The Long-Term ROI of Growth Retainers

When a business commits to a 6-month growth retainer, it is building an asset. Unlike paid ads that stop bringing traffic the moment the budget is cut, the structural improvements, content assets, and email sequences continue to perform. This means the return on investment (ROI) of a retainer grows over time, leading to a much lower average cost per lead in months 6 to 12 compared to month 1.

We design our retainers to focus on this asset building. Every landing page we build, every article we publish, and every automated email we set up belongs to our client. This documentation and technical structure becomes part of the intellectual property of the business, increasing its overall valuation and competitive advantage in the marketplace.

Aligning Sales and Marketing Operations

One of the most common reasons B2B marketing fails is a disconnect between marketing and sales. Marketing generates leads, but sales finds them unqualified. Sales wants more opportunities, but marketing doesn't know which campaigns are driving actual deals. Our retainers bridge this gap by aligning both teams around shared goals and pipeline tracking.

We implement closed-loop reporting where CRM data feeds directly back into our marketing analytics. This allows us to see not just which ads generate clicks, but which ads generate closed revenue. We then optimize our campaigns based on revenue rather than lead volume, ensuring that our marketing efforts drive real business outcomes.

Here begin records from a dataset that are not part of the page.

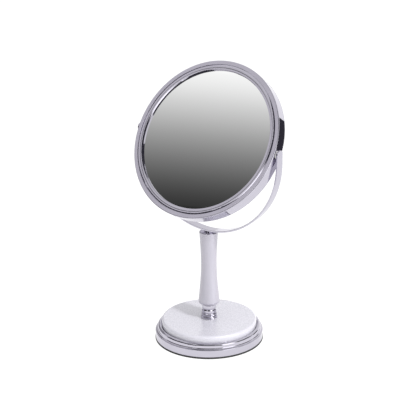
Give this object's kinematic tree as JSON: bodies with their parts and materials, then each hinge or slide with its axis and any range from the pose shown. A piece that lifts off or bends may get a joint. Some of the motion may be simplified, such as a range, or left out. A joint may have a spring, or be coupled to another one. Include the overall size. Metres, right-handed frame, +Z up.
{
  "type": "pedestal vanity mirror",
  "caption": "Free-standing double-sided round mirror that turns in a chrome U-shaped yoke on an hourglass stem and a stepped round base.",
  "frame": {"origin": "centre of the base's underside, on the surface it stands on", "axes": "+Z up along the stem, +X along the pivot line to the right leg of the yoke, the plane mirror faces -Y and leans back"},
  "size_m": [0.183, 0.1206, 0.3078],
  "materials": {
    "chrome": "polished",
    "pearl_inlay": "pearl gloss",
    "pearl_stem": "satin pearl",
    "foot_rubber": "matte",
    "ballast_iron": "as cast",
    "cover_plastic": "matte",
    "frame_plastic": "matte",
    "zinc_steel": "zinc plated",
    "brass": "machined",
    "nylon": "natural",
    "mirror_glass": "silvered",
    "foam": "soft"
  },
  "bodies": {
    "stand": {"foot_ring": "foot_rubber", "base_shell": "chrome", "ballast_plate": "ballast_iron", "bottom_cover": "cover_plastic", "inlay_disc": "pearl_inlay", "base_washer": "zinc_steel", "lock_washer": "zinc_steel", "base_nut": "zinc_steel", "tie_rod": "zinc_steel", "neck_gasket": "nylon", "neck": "chrome", "stem_gasket": "nylon", "stem_sleeve": "pearl_stem", "core_tube": "zinc_steel", "coupling_nut": "brass", "stem_top_cap": "chrome", "yoke_boss": "chrome", "yoke": "chrome", "pivot_pin_left": "chrome", "pivot_pin_right": "chrome", "friction_washer_left": "zinc_steel", "friction_washer_right": "zinc_steel"},
    "mirror_head": {"rim_band": "chrome", "carrier_ring": "frame_plastic", "carrier_plate": "frame_plastic", "front_bezel": "chrome", "rear_bezel": "chrome", "front_glass": "mirror_glass", "front_pad": "foam", "rear_glass": "mirror_glass", "rear_pad": "foam", "pivot_bush_left": "nylon", "pivot_bush_right": "nylon"}
  },
  "joints": [
    {"name": "head_tilt", "type": "hinge", "parent": "stand", "child": "mirror_head", "pos_m": [0, 0, 0.2295], "axis": [1, 0, 0], "continuous": true}
  ]
}
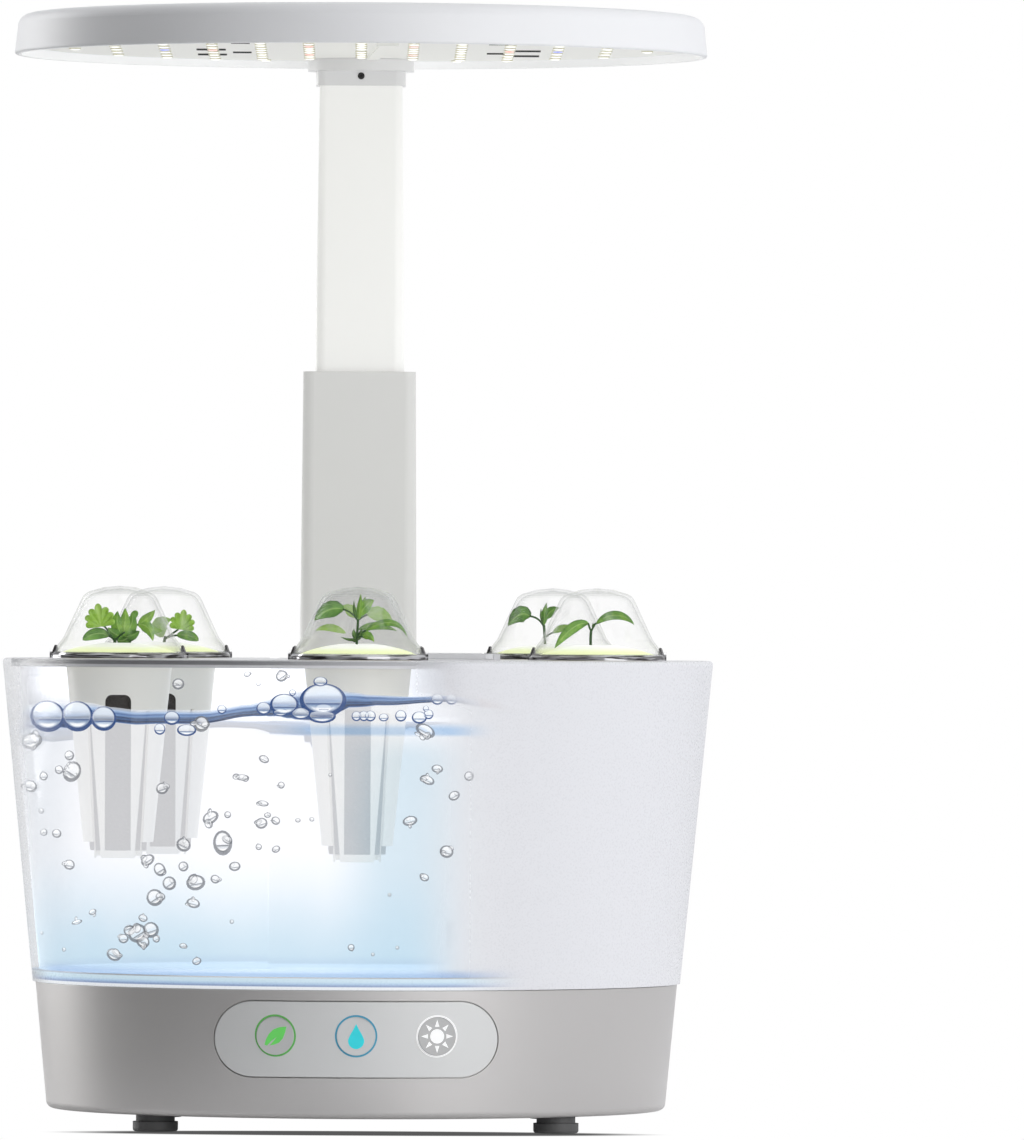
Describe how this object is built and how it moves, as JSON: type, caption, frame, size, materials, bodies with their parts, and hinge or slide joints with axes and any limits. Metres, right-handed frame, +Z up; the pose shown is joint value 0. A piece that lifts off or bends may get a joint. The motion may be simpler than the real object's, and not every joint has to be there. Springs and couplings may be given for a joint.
{
  "type": "countertop hydroponic garden",
  "caption": "Countertop hydroponic garden: tapered water bowl on a grey base with a touch panel, seed pods under clear domes, and a light hood on a telescoping mast.",
  "frame": {"origin": "centre of the overall box at the soles of the feet, on the bowl's axis", "axes": "+Z up, the control panel faces -Y, the mast stands at +Y"},
  "size_m": [0.267, 0.267, 0.4169],
  "materials": {
    "base_grey": "warm grey, satin with a faint metallic grain",
    "plate_grey": "fine moulded texture",
    "screw_steel": "zinc plated",
    "foot_rubber": "soft black rubber",
    "panel_silver": "silver overlay, satin",
    "button_satin": "satin silver",
    "lens_clear": "smoked light pipe",
    "circuit_green": "solder mask",
    "jack_black": "moulded black",
    "motor_metal": "motor can",
    "magnet_dark": "nickel plated magnet",
    "column_grey": "light grey, smooth",
    "bowl_clear_white": "cool white, clear towards its left side",
    "pump_dark": "moulded charcoal",
    "impeller_white": "moulded white",
    "float_orange": "foam filled",
    "deck_white": "cool white gloss",
    "mast_white": "warm white, smooth",
    "hood_white": "cool white, smooth",
    "board_white": "white solder mask",
    "led_white": "lit diode",
    "led_red": "lit diode",
    "led_blue": "lit diode",
    "screw_black": "black oxide",
    "basket_ivory": "ivory polypropylene",
    "sponge_grey": "damp growing sponge",
    "label_paper": "white paper with a yellow-green border",
    "leaf_green": "young leaf, soft sheen",
    "dome_clear": "clear thermoformed plastic"
  },
  "bodies": {
    "base": {"base_shell": "base_grey", "bottom_plate": "plate_grey", "base_screws": "screw_steel", "feet": "foot_rubber", "control_panel": "panel_silver", "water_lens": "lens_clear", "control_board": "circuit_green", "dc_jack": "jack_black", "pump_motor": "motor_metal", "rear_column": "column_grey", "mast_outer": "column_grey", "mast_guide": "jack_black"},
    "food_button": {"food_button": "button_satin"},
    "light_button": {"light_button": "button_satin"},
    "drive_magnet": {"drive_magnet": "magnet_dark"},
    "light_mast": {"mast_inner": "mast_white", "hood_shell": "hood_white", "hood_hub": "mast_white", "led_board": "board_white", "white_leds": "led_white", "red_leds": "led_red", "blue_leds": "led_blue", "hood_screws": "screw_black", "board_lead": "board_white"},
    "bowl": {"bowl": "bowl_clear_white", "pump_cover": "pump_dark"},
    "impeller": {"impeller": "impeller_white"},
    "level_float": {"level_float": "float_orange"},
    "deck": {"grow_deck": "deck_white"},
    "fill_lid": {"fill_lid": "deck_white"},
    "pod_1": {"basket_1": "basket_ivory", "sponge_1": "sponge_grey", "label_1": "label_paper", "seedling_1": "leaf_green"},
    "dome_1": {"dome_1": "dome_clear"},
    "pod_2": {"basket_2": "basket_ivory", "sponge_2": "sponge_grey", "label_2": "label_paper", "seedling_2": "leaf_green"},
    "dome_2": {"dome_2": "dome_clear"},
    "pod_3": {"basket_3": "basket_ivory", "sponge_3": "sponge_grey", "label_3": "label_paper", "seedling_3": "leaf_green"},
    "dome_3": {"dome_3": "dome_clear"},
    "pod_4": {"basket_4": "basket_ivory", "sponge_4": "sponge_grey", "label_4": "label_paper", "seedling_4": "leaf_green"},
    "dome_4": {"dome_4": "dome_clear"},
    "pod_5": {"basket_5": "basket_ivory", "sponge_5": "sponge_grey", "label_5": "label_paper", "seedling_5": "leaf_green"},
    "dome_5": {"dome_5": "dome_clear"},
    "pod_6": {"basket_6": "basket_ivory", "sponge_6": "sponge_grey", "label_6": "label_paper", "seedling_6": "leaf_green"},
    "dome_6": {"dome_6": "dome_clear"}
  },
  "joints": [
    {"name": "food_button_press", "type": "slide", "parent": "base", "child": "food_button", "axis": [0.2493, 0.9684, 0], "range_m": [0, 0.001], "stiffness_N_per_m": 600, "springref_m": -0.0004},
    {"name": "light_button_press", "type": "slide", "parent": "base", "child": "light_button", "axis": [-0.2493, 0.9684, 0], "range_m": [0, 0.001], "stiffness_N_per_m": 600, "springref_m": -0.0004},
    {"name": "magnet_spin", "type": "hinge", "parent": "base", "child": "drive_magnet", "pos_m": [0.064, 0.042, 0.048], "axis": [0, 0, 1], "continuous": true},
    {"name": "mast_slide", "type": "slide", "parent": "base", "child": "light_mast", "axis": [0, 0, 1], "range_m": [-0.106, 0.08]},
    {"name": "bowl_lift", "type": "slide", "parent": "base", "child": "bowl", "axis": [0, 0, 1], "range_m": [0, 0.03]},
    {"name": "impeller_spin", "type": "hinge", "parent": "bowl", "child": "impeller", "pos_m": [0.064, 0.042, 0.066], "axis": [0, 0, 1], "continuous": true},
    {"name": "float_slide", "type": "slide", "parent": "bowl", "child": "level_float", "axis": [0, 0, 1], "range_m": [-0.08, 0]},
    {"name": "deck_lift", "type": "slide", "parent": "bowl", "child": "deck", "axis": [0, 0, 1], "range_m": [0, 0.09]},
    {"name": "lid_hinge", "type": "hinge", "parent": "deck", "child": "fill_lid", "pos_m": [0.03326, -0.0355, 0.1765], "axis": [-1, 0, 0], "range_deg": [0, 105]},
    {"name": "pod_1_lift", "type": "slide", "parent": "deck", "child": "pod_1", "axis": [0, 0, 1], "range_m": [0, 0.085]},
    {"name": "pod_2_lift", "type": "slide", "parent": "deck", "child": "pod_2", "axis": [0, 0, 1], "range_m": [0, 0.085]},
    {"name": "pod_3_lift", "type": "slide", "parent": "deck", "child": "pod_3", "axis": [0, 0, 1], "range_m": [0, 0.085]},
    {"name": "pod_4_lift", "type": "slide", "parent": "deck", "child": "pod_4", "axis": [0, 0, 1], "range_m": [0, 0.085]},
    {"name": "pod_5_lift", "type": "slide", "parent": "deck", "child": "pod_5", "axis": [0, 0, 1], "range_m": [0, 0.085]},
    {"name": "pod_6_lift", "type": "slide", "parent": "deck", "child": "pod_6", "axis": [0, 0, 1], "range_m": [0, 0.085]},
    {"name": "dome_1_lift", "type": "slide", "parent": "pod_1", "child": "dome_1", "axis": [0, 0, 1], "range_m": [0, 0.035]},
    {"name": "dome_2_lift", "type": "slide", "parent": "pod_2", "child": "dome_2", "axis": [0, 0, 1], "range_m": [0, 0.035]},
    {"name": "dome_3_lift", "type": "slide", "parent": "pod_3", "child": "dome_3", "axis": [0, 0, 1], "range_m": [0, 0.035]},
    {"name": "dome_4_lift", "type": "slide", "parent": "pod_4", "child": "dome_4", "axis": [0, 0, 1], "range_m": [0, 0.035]},
    {"name": "dome_5_lift", "type": "slide", "parent": "pod_5", "child": "dome_5", "axis": [0, 0, 1], "range_m": [0, 0.035]},
    {"name": "dome_6_lift", "type": "slide", "parent": "pod_6", "child": "dome_6", "axis": [0, 0, 1], "range_m": [0, 0.035]}
  ],
  "couplings": [
    {"joint": "impeller_spin", "follows": "magnet_spin", "ratio": 1}
  ]
}
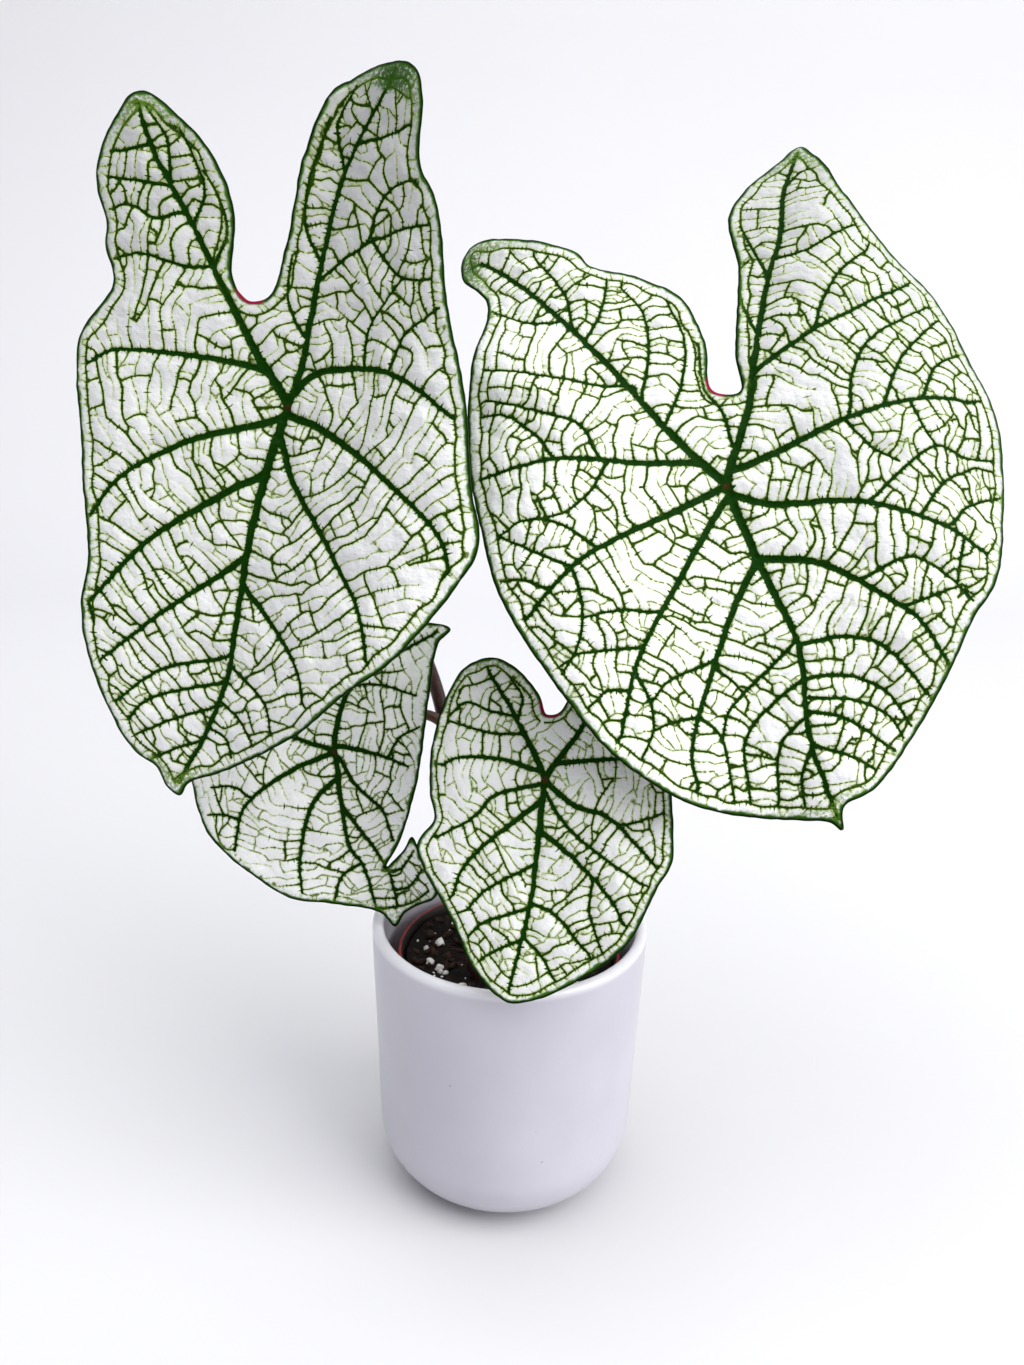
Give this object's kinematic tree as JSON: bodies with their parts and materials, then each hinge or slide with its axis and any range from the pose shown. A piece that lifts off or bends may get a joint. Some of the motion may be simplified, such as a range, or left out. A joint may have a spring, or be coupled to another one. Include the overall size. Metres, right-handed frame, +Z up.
{
  "type": "potted caladium",
  "caption": "Caladium with white, green-veined heart-shaped leaves on slender stalks, in its nursery pot inside a round-bottomed glazed pot.",
  "frame": {"origin": "centre of the glazed pot's flat foot, on the surface that it stands on", "axes": "+Z up along the pot's axis; -Y towards the front, the side that the leaves face"},
  "size_m": [0.3632, 0.1524, 0.48],
  "materials": {
    "glaze": "satin",
    "plastic": "matte",
    "soil": "matte",
    "tuber": "matte",
    "leaf": "satin",
    "petiole": "satin"
  },
  "bodies": {
    "root": {"outer_pot": "glaze", "nursery_pot": "plastic", "soil": "soil", "tuber": "tuber", "petiole_left": "petiole", "petiole_right": "petiole", "petiole_front": "petiole", "petiole_back": "petiole", "leaf_left": "leaf", "leaf_right": "leaf", "leaf_front": "leaf", "leaf_back": "leaf"}
  },
  "joints": []
}
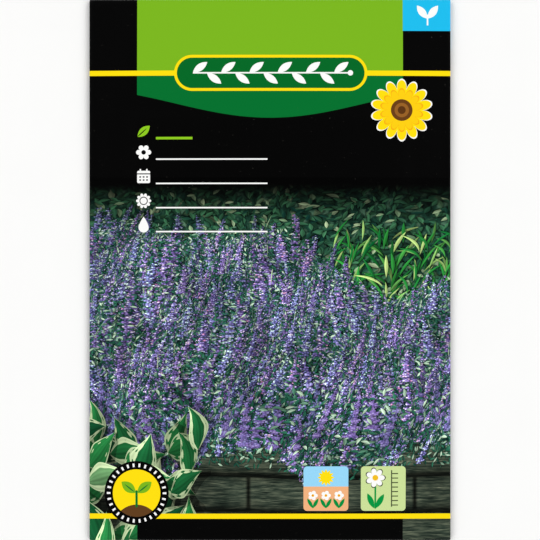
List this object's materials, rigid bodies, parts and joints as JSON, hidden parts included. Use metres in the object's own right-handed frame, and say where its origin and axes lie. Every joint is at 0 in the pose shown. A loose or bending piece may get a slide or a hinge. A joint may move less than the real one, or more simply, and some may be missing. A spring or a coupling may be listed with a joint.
{
  "type": "seed packet",
  "caption": "Flat paper seed packet lying on its back, printed front up, with a lap seam down the back, both ends folded over and a sealed foil bag of small seeds inside.",
  "frame": {"origin": "middle of the packet's footprint, on the surface that its back rests on", "axes": "+Z out of the printed front, +Y towards the packet's top edge, +X to the right as the front is read"},
  "size_m": [0.1, 0.15, 0.0035],
  "materials": {
    "printed_paper": "satin",
    "foil_laminate": "gloss",
    "seed_coat": "matte"
  },
  "bodies": {
    "root": {"paper_envelope": "printed_paper", "foil_inner_bag": "foil_laminate", "seed_01": "seed_coat", "seed_02": "seed_coat", "seed_03": "seed_coat", "seed_04": "seed_coat", "seed_05": "seed_coat", "seed_06": "seed_coat", "seed_07": "seed_coat", "seed_08": "seed_coat", "seed_09": "seed_coat", "seed_10": "seed_coat", "seed_11": "seed_coat", "seed_12": "seed_coat", "seed_13": "seed_coat", "seed_14": "seed_coat", "seed_15": "seed_coat", "seed_16": "seed_coat", "seed_17": "seed_coat", "seed_18": "seed_coat", "seed_19": "seed_coat", "seed_20": "seed_coat", "seed_21": "seed_coat", "seed_22": "seed_coat", "seed_23": "seed_coat", "seed_24": "seed_coat", "seed_25": "seed_coat", "seed_26": "seed_coat", "seed_27": "seed_coat", "seed_28": "seed_coat", "seed_29": "seed_coat", "seed_30": "seed_coat", "seed_31": "seed_coat", "seed_32": "seed_coat", "seed_33": "seed_coat", "seed_34": "seed_coat", "seed_35": "seed_coat", "seed_36": "seed_coat", "seed_37": "seed_coat", "seed_38": "seed_coat", "seed_39": "seed_coat", "seed_40": "seed_coat", "seed_41": "seed_coat", "seed_42": "seed_coat", "seed_43": "seed_coat", "seed_44": "seed_coat", "seed_45": "seed_coat", "seed_46": "seed_coat", "seed_47": "seed_coat", "seed_48": "seed_coat", "seed_49": "seed_coat", "seed_50": "seed_coat"}
  },
  "joints": []
}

Mitigating Risk in B2B Retainers

Investing in a long-term retainer represents a financial commitment. To mitigate risk, we implement a phased implementation plan. In the first phase, we focus on quick wins—fixing website load speeds, optimization of high-impact landing pages, and capturing existing high-intent search demand.

This early momentum generates revenue that can fund the subsequent phases of content expansion and automated workflows. By structuring our retainers around milestones and transparent metrics, we ensure that our incentives remain aligned with the business success of our clients. A growth retainer is a partnership, not just a service contract.